The listing below contains a span that opens with the line containing "# The section's" and closes with the line containing "if empty is". Return that span exactly.

---+---

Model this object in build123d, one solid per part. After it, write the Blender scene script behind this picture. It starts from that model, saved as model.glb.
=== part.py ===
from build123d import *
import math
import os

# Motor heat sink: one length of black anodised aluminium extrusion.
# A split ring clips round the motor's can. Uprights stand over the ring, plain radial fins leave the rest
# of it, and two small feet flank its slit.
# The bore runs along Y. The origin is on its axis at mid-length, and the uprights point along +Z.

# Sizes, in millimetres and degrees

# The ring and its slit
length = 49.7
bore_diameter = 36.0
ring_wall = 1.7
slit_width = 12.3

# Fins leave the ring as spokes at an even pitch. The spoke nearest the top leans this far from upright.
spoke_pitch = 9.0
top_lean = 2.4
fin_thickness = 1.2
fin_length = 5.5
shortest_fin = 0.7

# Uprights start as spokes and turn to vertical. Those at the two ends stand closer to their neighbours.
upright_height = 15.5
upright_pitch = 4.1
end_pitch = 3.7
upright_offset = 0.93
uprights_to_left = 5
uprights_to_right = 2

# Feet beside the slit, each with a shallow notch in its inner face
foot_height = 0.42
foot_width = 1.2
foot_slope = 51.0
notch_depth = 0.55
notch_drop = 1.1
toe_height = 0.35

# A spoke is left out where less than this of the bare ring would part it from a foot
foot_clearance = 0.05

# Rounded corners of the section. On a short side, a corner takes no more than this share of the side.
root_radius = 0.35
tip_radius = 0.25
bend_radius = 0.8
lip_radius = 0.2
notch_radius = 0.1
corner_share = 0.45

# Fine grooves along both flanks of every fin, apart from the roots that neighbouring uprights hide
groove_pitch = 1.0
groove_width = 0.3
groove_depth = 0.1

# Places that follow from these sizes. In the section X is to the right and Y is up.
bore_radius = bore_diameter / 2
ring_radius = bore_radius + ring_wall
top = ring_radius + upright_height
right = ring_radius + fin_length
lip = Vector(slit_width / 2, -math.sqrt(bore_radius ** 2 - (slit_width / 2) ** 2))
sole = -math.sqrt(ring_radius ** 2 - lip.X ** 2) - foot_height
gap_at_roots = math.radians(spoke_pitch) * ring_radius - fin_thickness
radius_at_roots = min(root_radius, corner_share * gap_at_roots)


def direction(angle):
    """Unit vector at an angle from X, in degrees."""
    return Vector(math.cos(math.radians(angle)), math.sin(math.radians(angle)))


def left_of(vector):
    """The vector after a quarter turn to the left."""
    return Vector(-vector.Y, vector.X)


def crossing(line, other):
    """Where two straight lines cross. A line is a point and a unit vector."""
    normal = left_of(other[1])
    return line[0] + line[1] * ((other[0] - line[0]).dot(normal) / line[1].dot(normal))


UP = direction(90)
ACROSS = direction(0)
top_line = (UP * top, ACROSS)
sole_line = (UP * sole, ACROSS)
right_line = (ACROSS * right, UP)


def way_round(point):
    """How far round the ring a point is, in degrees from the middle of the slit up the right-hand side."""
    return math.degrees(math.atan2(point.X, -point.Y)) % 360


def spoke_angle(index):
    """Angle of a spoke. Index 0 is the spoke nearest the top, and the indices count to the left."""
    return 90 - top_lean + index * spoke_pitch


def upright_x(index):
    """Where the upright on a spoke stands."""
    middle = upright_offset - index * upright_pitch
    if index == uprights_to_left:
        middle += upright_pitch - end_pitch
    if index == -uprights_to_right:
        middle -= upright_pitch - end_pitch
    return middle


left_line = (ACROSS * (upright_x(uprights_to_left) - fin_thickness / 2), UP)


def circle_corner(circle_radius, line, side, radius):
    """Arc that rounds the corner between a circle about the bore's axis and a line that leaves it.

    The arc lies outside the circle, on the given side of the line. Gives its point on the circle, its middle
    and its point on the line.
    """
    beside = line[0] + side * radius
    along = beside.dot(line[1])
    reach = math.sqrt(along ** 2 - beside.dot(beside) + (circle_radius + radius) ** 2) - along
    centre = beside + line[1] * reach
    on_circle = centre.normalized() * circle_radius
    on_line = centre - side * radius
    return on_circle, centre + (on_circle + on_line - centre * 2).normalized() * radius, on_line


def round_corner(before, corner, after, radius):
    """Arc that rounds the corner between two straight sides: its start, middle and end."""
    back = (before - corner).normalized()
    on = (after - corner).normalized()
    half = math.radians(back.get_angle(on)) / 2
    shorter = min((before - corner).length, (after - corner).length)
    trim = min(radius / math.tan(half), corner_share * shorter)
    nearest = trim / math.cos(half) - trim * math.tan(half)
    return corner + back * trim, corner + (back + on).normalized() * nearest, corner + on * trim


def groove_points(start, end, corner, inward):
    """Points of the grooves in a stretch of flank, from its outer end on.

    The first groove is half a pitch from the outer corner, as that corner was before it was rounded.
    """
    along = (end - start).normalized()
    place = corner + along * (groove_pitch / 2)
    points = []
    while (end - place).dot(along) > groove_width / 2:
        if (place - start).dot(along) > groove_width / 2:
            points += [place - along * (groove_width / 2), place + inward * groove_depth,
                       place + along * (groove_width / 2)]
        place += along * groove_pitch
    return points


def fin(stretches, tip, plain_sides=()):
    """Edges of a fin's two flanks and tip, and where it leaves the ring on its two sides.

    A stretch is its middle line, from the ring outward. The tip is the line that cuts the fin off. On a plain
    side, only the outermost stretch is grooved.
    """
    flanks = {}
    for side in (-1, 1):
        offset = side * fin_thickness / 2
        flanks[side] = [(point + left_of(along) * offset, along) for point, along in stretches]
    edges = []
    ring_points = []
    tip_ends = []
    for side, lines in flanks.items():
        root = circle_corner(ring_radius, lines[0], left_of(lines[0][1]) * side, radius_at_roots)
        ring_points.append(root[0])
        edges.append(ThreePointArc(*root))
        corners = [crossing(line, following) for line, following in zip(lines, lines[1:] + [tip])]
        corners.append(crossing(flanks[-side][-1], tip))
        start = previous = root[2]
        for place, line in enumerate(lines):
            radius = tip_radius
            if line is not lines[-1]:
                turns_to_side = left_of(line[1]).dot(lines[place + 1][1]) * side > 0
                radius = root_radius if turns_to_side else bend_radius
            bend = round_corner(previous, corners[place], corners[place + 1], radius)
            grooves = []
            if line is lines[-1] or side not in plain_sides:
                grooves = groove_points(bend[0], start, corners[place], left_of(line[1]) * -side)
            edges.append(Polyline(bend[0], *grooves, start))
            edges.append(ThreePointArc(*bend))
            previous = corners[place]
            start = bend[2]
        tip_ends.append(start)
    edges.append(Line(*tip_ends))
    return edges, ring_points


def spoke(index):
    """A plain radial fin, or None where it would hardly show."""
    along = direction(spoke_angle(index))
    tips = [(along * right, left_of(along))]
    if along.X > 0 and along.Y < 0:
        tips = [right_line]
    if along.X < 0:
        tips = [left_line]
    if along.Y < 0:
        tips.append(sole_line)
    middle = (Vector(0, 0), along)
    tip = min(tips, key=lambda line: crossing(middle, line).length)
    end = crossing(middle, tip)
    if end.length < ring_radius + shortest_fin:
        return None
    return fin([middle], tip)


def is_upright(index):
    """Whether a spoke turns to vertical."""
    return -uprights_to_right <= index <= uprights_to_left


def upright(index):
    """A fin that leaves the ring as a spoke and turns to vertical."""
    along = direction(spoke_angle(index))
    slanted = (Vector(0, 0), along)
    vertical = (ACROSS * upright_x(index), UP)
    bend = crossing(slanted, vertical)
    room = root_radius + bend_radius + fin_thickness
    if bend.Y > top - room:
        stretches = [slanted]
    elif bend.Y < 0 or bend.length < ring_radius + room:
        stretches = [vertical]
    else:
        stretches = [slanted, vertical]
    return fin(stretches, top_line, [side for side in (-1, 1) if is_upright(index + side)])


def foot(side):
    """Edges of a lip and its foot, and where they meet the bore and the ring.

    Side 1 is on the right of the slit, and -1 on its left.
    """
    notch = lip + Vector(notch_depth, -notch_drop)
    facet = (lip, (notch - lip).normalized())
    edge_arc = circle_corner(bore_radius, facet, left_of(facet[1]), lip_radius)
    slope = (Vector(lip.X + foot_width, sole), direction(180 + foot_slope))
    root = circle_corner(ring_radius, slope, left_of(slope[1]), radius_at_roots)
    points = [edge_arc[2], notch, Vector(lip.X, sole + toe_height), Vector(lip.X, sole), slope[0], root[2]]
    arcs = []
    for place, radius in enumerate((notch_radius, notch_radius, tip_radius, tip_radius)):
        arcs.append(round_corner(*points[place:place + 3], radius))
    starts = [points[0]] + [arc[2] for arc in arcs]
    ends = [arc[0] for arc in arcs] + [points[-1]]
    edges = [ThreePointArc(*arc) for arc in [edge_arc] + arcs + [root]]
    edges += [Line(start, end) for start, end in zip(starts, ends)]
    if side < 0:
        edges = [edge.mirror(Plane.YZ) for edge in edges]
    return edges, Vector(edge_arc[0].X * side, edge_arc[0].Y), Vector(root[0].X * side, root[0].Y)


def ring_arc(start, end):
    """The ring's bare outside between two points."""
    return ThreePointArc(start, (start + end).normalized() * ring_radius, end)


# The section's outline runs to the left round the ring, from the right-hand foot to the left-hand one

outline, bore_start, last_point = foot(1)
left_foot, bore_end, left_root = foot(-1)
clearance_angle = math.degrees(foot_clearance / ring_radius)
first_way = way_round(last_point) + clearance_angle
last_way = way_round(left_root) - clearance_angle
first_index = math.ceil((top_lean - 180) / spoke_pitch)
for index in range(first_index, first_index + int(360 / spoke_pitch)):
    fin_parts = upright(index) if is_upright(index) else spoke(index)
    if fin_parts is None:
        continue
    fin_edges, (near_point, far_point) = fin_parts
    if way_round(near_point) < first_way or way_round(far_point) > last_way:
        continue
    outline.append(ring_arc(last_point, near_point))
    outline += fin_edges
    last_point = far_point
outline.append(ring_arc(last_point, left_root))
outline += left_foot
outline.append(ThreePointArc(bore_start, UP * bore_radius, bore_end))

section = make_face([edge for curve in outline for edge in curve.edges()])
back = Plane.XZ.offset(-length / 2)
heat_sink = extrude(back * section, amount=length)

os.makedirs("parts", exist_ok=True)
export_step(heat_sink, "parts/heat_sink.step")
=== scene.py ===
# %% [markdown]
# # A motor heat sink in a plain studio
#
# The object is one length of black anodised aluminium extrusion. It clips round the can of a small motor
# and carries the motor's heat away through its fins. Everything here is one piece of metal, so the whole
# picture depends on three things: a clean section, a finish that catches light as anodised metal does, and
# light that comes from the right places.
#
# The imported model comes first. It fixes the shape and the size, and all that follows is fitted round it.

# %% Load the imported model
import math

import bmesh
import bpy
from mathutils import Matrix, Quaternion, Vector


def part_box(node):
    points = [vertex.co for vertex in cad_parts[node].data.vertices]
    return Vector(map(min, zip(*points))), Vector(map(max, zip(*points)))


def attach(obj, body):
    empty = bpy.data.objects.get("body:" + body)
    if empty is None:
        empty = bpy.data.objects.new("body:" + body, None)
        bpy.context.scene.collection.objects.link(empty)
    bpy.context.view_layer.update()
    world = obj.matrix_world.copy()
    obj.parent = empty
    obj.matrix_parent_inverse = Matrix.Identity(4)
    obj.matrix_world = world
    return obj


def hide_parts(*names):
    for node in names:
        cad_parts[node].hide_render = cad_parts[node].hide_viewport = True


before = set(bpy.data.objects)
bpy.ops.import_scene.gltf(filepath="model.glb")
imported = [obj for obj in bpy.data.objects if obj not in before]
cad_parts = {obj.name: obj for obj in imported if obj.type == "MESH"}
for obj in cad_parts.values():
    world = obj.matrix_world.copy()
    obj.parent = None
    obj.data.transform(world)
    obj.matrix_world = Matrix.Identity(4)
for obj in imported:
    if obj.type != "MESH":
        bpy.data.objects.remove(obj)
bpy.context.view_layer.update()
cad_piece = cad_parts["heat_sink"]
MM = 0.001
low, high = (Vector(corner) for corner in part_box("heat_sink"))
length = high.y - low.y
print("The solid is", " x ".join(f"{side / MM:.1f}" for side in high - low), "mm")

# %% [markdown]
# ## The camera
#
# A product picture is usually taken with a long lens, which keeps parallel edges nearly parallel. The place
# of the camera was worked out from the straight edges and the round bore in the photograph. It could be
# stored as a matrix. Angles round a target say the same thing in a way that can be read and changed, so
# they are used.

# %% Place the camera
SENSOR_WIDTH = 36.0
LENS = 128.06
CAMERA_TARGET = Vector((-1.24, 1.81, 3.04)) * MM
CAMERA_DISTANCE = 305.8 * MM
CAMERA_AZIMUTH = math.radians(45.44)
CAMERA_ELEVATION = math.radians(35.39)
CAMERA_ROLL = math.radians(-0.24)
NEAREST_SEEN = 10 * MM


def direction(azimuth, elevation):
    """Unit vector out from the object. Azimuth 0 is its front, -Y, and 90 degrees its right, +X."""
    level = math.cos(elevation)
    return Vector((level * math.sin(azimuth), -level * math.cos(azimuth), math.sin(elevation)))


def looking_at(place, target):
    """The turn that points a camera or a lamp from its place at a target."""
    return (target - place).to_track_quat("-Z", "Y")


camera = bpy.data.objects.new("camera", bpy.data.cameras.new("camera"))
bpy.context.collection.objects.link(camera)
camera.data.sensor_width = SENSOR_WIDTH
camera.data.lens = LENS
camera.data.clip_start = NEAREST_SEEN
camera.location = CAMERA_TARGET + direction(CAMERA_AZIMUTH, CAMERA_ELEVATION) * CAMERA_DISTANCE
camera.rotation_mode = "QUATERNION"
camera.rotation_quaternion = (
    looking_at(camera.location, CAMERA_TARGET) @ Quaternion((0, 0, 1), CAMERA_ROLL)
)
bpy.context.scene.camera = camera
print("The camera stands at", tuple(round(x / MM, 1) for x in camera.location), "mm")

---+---

> _THE REPLY_
# The section's outline runs to the left round the ring, from the right-hand foot to the left-hand one

outline, bore_start, last_point = foot(1)
left_foot, bore_end, left_root = foot(-1)
clearance_angle = math.degrees(foot_clearance / ring_radius)
first_way = way_round(last_point) + clearance_angle
last_way = way_round(left_root) - clearance_angle
first_index = math.ceil((top_lean - 180) / spoke_pitch)
for index in range(first_index, first_index + int(360 / spoke_pitch)):
    fin_parts = upright(index) if is_upright(index) else spoke(index)
    if fin_parts is None:
        continue
    fin_edges, (near_point, far_point) = fin_parts
    if way_round(near_point) < first_way or way_round(far_point) > last_way:
        continue
    outline.append(ring_arc(last_point, near_point))
    outline += fin_edges
    last_point = far_point
outline.append(ring_arc(last_point, left_root))
outline += left_foot
outline.append(ThreePointArc(bore_start, UP * bore_radius, bore_end))

section = make_face([edge for curve in outline for edge in curve.edges()])
back = Plane.XZ.offset(-length / 2)
heat_sink = extrude(back * section, amount=length)

os.makedirs("parts", exist_ok=True)
export_step(heat_sink, "parts/heat_sink.step")
=== scene.py ===
# %% [markdown]
# # A motor heat sink in a plain studio
#
# The object is one length of black anodised aluminium extrusion. It clips round the can of a small motor
# and carries the motor's heat away through its fins. Everything here is one piece of metal, so the whole
# picture depends on three things: a clean section, a finish that catches light as anodised metal does, and
# light that comes from the right places.
#
# The imported model comes first. It fixes the shape and the size, and all that follows is fitted round it.

# %% Load the imported model
import math

import bmesh
import bpy
from mathutils import Matrix, Quaternion, Vector


def part_box(node):
    points = [vertex.co for vertex in cad_parts[node].data.vertices]
    return Vector(map(min, zip(*points))), Vector(map(max, zip(*points)))


def attach(obj, body):
    empty = bpy.data.objects.get("body:" + body)
    if empty is None:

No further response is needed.